The timing and amount of the payments to be made under the TRAs are subject to certain contingencies, including RE/MAX Holdings having sufficient taxable income to utilize all of the tax benefits defined in the TRAs. If the Company elects to terminate the TRAs early, the Company would be required to make an immediate cash payment equal to the present value of the anticipated future tax benefits that are the subject of the TRAs, which payment may be made significantly in advance of the actual realization, if any, of such future tax benefits.
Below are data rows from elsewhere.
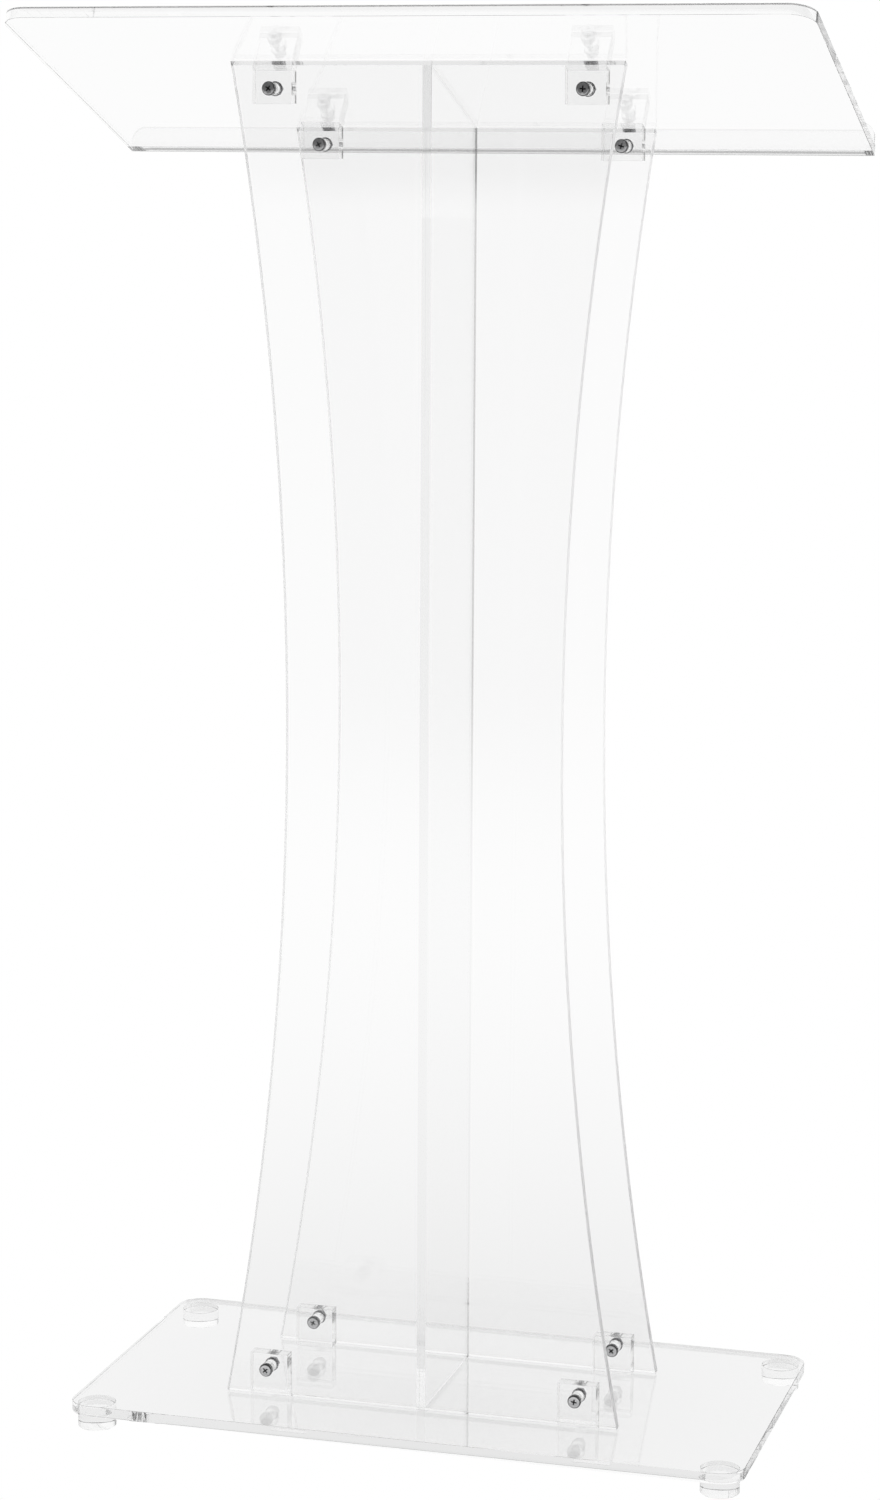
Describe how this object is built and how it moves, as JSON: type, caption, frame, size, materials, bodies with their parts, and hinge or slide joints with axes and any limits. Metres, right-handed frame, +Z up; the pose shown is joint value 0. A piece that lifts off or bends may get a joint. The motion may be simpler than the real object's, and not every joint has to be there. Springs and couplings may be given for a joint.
{
  "type": "presentation lectern",
  "caption": "Clear acrylic floor-standing lectern with a sloping reading shelf, waisted front and rear panels, centre rib and footed base plate.",
  "frame": {"origin": "middle of the overall outline, on the floor", "axes": "+Z up; -Y towards the audience, whose side carries the shelf's raised edge; +Y towards the presenter; +X to the right as seen by the audience"},
  "size_m": [0.686, 0.3352, 1.2405],
  "materials": {
    "clear_sheet": "polished clear acrylic sheet",
    "clear_block": "polished clear acrylic block",
    "clear_foot": "turned and polished clear acrylic",
    "screw_steel": "bright plated steel",
    "nut_steel": "bright plated steel"
  },
  "bodies": {
    "root": {"reading_shelf": "clear_sheet", "page_stop": "clear_sheet", "front_panel": "clear_sheet", "rear_panel": "clear_sheet", "centre_rib": "clear_sheet", "base_plate": "clear_sheet", "foot_front_left": "clear_foot", "foot_front_right": "clear_foot", "foot_rear_left": "clear_foot", "foot_rear_right": "clear_foot", "base_block_front_left": "clear_block", "base_block_front_right": "clear_block", "base_block_rear_left": "clear_block", "base_block_rear_right": "clear_block", "shelf_block_front_left": "clear_block", "shelf_block_front_right": "clear_block", "shelf_block_rear_left": "clear_block", "shelf_block_rear_right": "clear_block", "base_screw_front_left": "screw_steel", "base_screw_front_right": "screw_steel", "base_screw_rear_left": "screw_steel", "base_screw_rear_right": "screw_steel", "shelf_screw_front_left": "screw_steel", "shelf_screw_front_right": "screw_steel", "shelf_screw_rear_left": "screw_steel", "shelf_screw_rear_right": "screw_steel", "base_washer_front_left": "nut_steel", "base_washer_front_right": "nut_steel", "base_washer_rear_left": "nut_steel", "base_washer_rear_right": "nut_steel", "shelf_washer_front_left": "nut_steel", "shelf_washer_front_right": "nut_steel", "shelf_washer_rear_left": "nut_steel", "shelf_washer_rear_right": "nut_steel", "base_nut_front_left": "nut_steel", "base_nut_front_right": "nut_steel", "base_nut_rear_left": "nut_steel", "base_nut_rear_right": "nut_steel", "shelf_nut_front_left": "nut_steel", "shelf_nut_front_right": "nut_steel", "shelf_nut_rear_left": "nut_steel", "shelf_nut_rear_right": "nut_steel"}
  },
  "joints": []
}
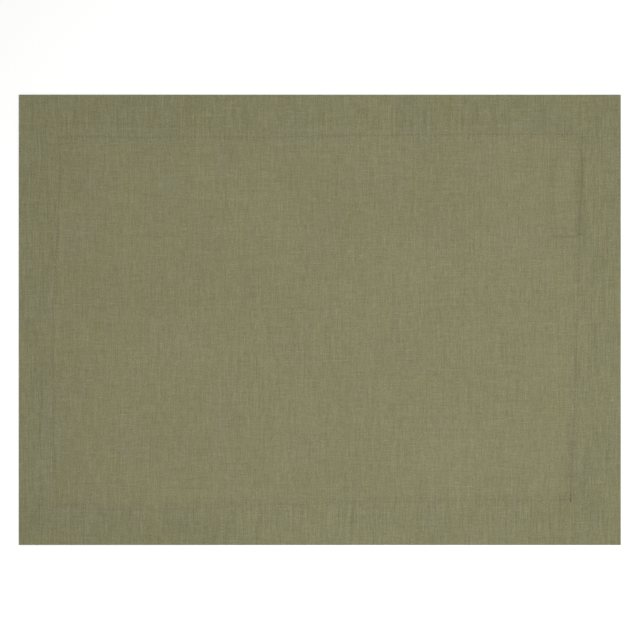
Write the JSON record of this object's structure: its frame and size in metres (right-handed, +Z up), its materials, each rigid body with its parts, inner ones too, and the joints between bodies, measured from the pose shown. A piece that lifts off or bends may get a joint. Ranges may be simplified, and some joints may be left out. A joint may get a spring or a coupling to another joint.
{
  "type": "fabric placemat",
  "caption": "Flat rectangular woven cloth placemat with wide turned-under stitched hems, mitred corners and a blank label caught under a hem, to lie under a place setting.",
  "frame": {"origin": "on the table under the middle of the mat", "axes": "+X along the long side, to the right for the diner; +Y across to the far side, away from the diner; +Z up, out of the face of the mat"},
  "size_m": [0.508, 0.38, 0.0023],
  "materials": {
    "linen": "matt plain weave in olive green with a grey-violet fleck and slubs, as linen has",
    "label_tape": "smooth off-white woven tape, blank"
  },
  "bodies": {
    "root": {"placemat_cloth": "linen", "hem_label": "label_tape"}
  },
  "joints": []
}
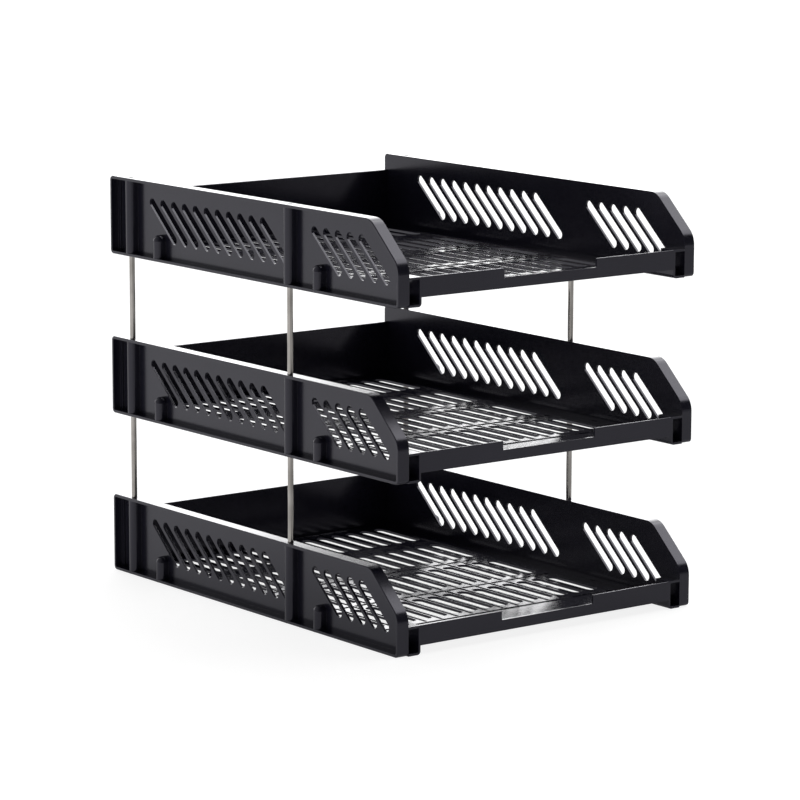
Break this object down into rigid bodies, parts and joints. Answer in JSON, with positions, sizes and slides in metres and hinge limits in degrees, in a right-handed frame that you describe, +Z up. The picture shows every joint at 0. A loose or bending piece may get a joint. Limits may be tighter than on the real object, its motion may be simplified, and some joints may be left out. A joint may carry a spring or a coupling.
{
  "type": "letter tray",
  "caption": "Stacking desk letter tray: slotted plastic trays with slatted sides, notched front lips and low backs, held one above another on slender steel rods.",
  "frame": {"origin": "centre of the footprint, on the surface the lowest tray stands on", "axes": "+X to the right seen from the open front, +Y to the back, +Z up; the open front with the lips faces -Y"},
  "size_m": [0.256, 0.34, 0.288],
  "materials": {
    "moulded_plastic": "semi-gloss black injection-moulded polystyrene",
    "rod_steel": "bright nickel-plated drawn steel rod"
  },
  "bodies": {
    "lower_tier": {"lower_side_left": "moulded_plastic", "lower_side_right": "moulded_plastic", "lower_floor": "moulded_plastic", "lower_back": "moulded_plastic", "lower_rod_front_left": "rod_steel", "lower_rod_front_right": "rod_steel", "lower_rod_rear_left": "rod_steel", "lower_rod_rear_right": "rod_steel"},
    "middle_tier": {"middle_side_left": "moulded_plastic", "middle_side_right": "moulded_plastic", "middle_floor": "moulded_plastic", "middle_back": "moulded_plastic", "middle_rod_front_left": "rod_steel", "middle_rod_front_right": "rod_steel", "middle_rod_rear_left": "rod_steel", "middle_rod_rear_right": "rod_steel"},
    "top_tier": {"top_side_left": "moulded_plastic", "top_side_right": "moulded_plastic", "top_floor": "moulded_plastic", "top_back": "moulded_plastic"}
  },
  "joints": [
    {"name": "middle_tray_lift", "type": "slide", "parent": "lower_tier", "child": "middle_tier", "axis": [0, 0, 1], "range_m": [0, 0.025]},
    {"name": "top_tray_lift", "type": "slide", "parent": "middle_tier", "child": "top_tier", "axis": [0, 0, 1], "range_m": [0, 0.025]}
  ]
}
Obligations pursuant to the TRAs are obligations of RE/MAX Holdings. They do not impact the non-controlling interest. These obligations are not income tax obligations and have no impact on the “Provision for income taxes” in the accompanying Consolidated Statements of Income. In general, items of income, gain, loss and deduction are allocated on the basis of the members’ ownership interests pursuant to the New RMCO, LLC Agreement after taking into consideration all relevant sections of the Internal Revenue Code.